From the description: Forget everything you think you know about the most infamous family of the Italian Renaissance-here in every colorful detail is the real story of the Borgias and their indelible, tumultuous world, written by the gifted author of the acclaimed A World Undone and The Tudors and timed to coincide with the upcoming new season of the celebrated Showtime series, The Borgias.

Meet Rodrigo Borgia-Pope Alexander VI; Cesare Borgia-the reputed model for Machiavelli’s The Prince; Lucrezia; and Juan-the members of one of the most notorious families in European history. Epic in scope and set against the beautifully rendered backdrop of Renaissance Italy, The Borgias is a thrilling new depiction of these celebrated personalities and an era unsurpassed in beauty, terror, and intrigue.

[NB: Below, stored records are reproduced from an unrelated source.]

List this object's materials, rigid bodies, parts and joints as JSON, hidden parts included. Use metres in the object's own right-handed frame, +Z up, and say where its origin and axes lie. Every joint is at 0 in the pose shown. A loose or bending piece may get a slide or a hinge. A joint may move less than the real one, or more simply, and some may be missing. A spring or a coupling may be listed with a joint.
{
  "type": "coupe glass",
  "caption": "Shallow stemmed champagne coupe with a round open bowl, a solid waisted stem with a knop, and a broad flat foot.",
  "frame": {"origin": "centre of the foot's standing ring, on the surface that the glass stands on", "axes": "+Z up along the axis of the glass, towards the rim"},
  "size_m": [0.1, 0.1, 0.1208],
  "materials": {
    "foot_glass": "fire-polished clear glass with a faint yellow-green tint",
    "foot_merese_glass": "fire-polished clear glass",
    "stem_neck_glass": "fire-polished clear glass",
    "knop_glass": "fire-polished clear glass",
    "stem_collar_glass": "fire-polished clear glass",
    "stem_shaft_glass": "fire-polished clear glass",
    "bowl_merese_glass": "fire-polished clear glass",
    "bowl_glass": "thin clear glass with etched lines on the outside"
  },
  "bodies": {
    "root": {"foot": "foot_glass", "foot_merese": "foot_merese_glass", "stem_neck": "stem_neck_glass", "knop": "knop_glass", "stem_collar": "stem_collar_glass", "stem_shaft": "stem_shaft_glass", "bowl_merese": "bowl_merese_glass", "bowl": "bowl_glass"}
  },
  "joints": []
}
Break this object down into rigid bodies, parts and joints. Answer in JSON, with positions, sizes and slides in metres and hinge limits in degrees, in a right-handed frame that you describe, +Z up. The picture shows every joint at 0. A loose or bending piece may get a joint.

The taunt is on right from the introduction: ‘If you feel that I have gone too far then let that lead to a discussion.’ So one gleans from this that The Hidden History plans to be revisionist in nature. I hope that I am not going to have to swallow the Borgias as lily-white saints!

On with the show…

Part One Alfonso: From out of nowhere.

Pope Callixtus III wasin office 1455 – 1458. From wiki: He is viewed by historians as being extremely pious, a firm believer in the authority of the Holy See and, like the second Borgia pope, he went to great lengths to advance his immediate family.

@25% ‘History is a trickster, though, it mocks the best laid plans’

Okay – that introduction, which reads as if a ‘common, if you think you’re hard enough’ taunt, is followed up through the main body with nothing more than pointing out the lack of concrete evidence of any of the misdemeanors applied to the clan. Meyer posits that the slurs are a case of ‘history is written by the winners’.

However, this was also the case for Richard III and Richardians thought they had such a hold on the ‘true’ nature of the maligned person that they have, over the years, not even shown him on the silver screen with a limp or hump (I’m looking at you, The Cousins’ War). How wonderful that his bones were found to vindicate Holinshed’s depiction of the physical Richard at least.

Is this a compelling read? Very much so. IMHO, the best yet on the Borgias and he doesn’t try to sway you one way or another, just points out the lack of evidence as and when appropriate, so we are not fed a whitewash, just given places to stop and mull, and investigate further on our own.